Colonel Plumer Had Taken Command Of The Small Army Which Was Now
Operating From The North Along The Railway Line With Mafeking For
Its Objective.
Plumer is an officer of considerable experience in
African warfare, a small, quiet, resolute man, with a knack of
gently enforcing discipline upon the very rough material with which
he had to deal.
With his weak force - which never exceeded a
thousand men, and was usually from six to seven hundred - he had to
keep the long line behind him open, build up the ruined railway in
front of him, and gradually creep onwards in face of a formidable
and enterprising enemy.

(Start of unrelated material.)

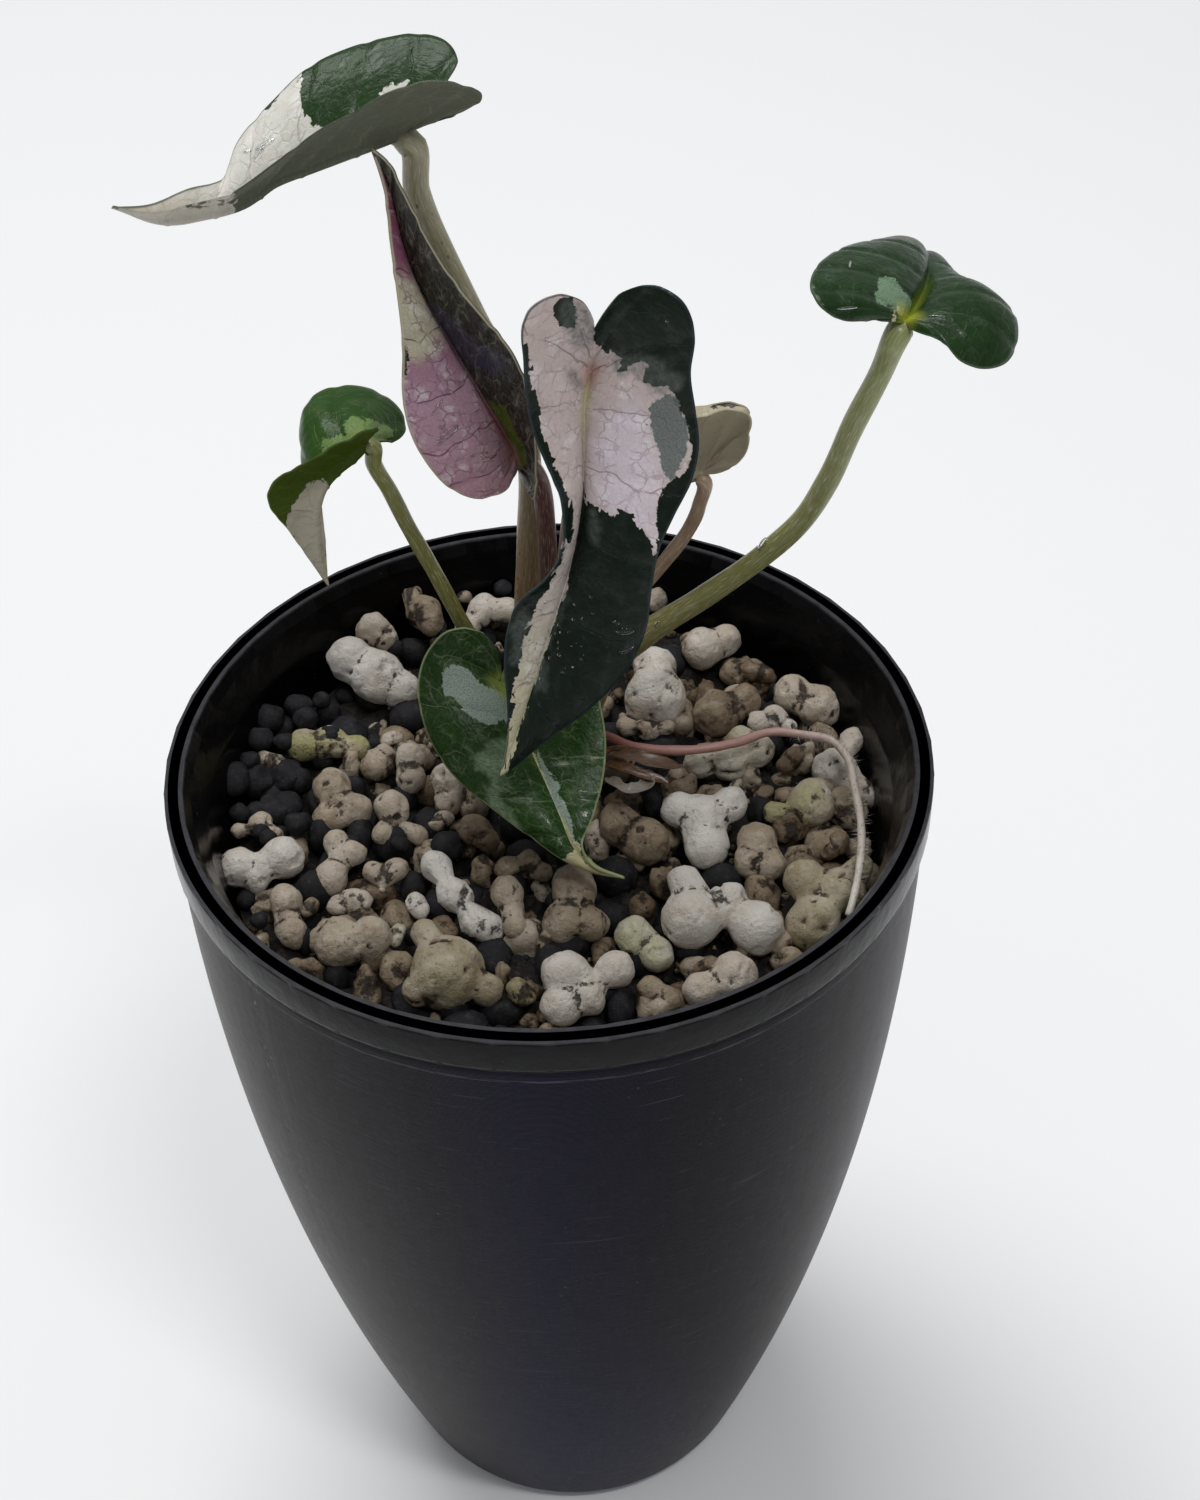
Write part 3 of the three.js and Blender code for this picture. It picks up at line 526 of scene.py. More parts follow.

For a long time Gaberones, which is eighty
miles north of Mafeking, remained his headquarters, and thence he
kept up precarious communications with the besieged garrison. In
the middle of March he advanced as far south as Lobatsi, which is
less than fifty miles from Mafeking; but the enemy proved to be too
strong, and Plumer had to drop back again with some loss to his
original position at Gaberones. Sticking doggedly to his task,
Plumer again came south, and this time made his way as far as
Ramathlabama, within a day's march of Mafeking. He had with him,
however, only three hundred and fifty men, and had he pushed
through the effect might have been an addition of hungry men to the
garrison. The relieving force was fiercely attacked, however, by
the Boers and driven back on to their camp with a loss of twelve
killed, twenty-six wounded, and fourteen missing. Some of the
British were dismounted men, and it says much for Plumer's conduct
of the fight that he was able to extricate these safely from the
midst of an aggressive mounted enemy. Personally he set an
admirable example, sending away his own horse, and walking with his
rearmost soldiers. Captain Crewe Robertson and Lieutenant Milligan,
the famous Yorkshire cricketer, were killed, and Rolt, Jarvis,
Maclaren, and Plumer himself were wounded. The Rhodesian force
withdrew again to near Lobatsi, and collected itself for yet
another effort.
In the meantime Mafeking - abandoned, as it seemed, to its fate - was
still as formidable as a wounded lion. Far from weakening in its
defence it became more aggressive, and so persistent and skilful
were its riflemen that the big Boer gun had again and again to be
moved further from the town. Six months of trenches and rifle-pits
had turned every inhabitant into a veteran. Now and then words of
praise and encouragement came to them from without. Once it was a
special message from the Queen, once a promise of relief from Lord
Roberts. But the rails which led to England were overgrown with
grass, and their brave hearts yearned for the sight of their
countrymen and for the sound of their voices. 'How long, O Lord,
how long?' was the cry which was wrung from them in their solitude.
But the flag was still held high.
April was a trying month for the defence.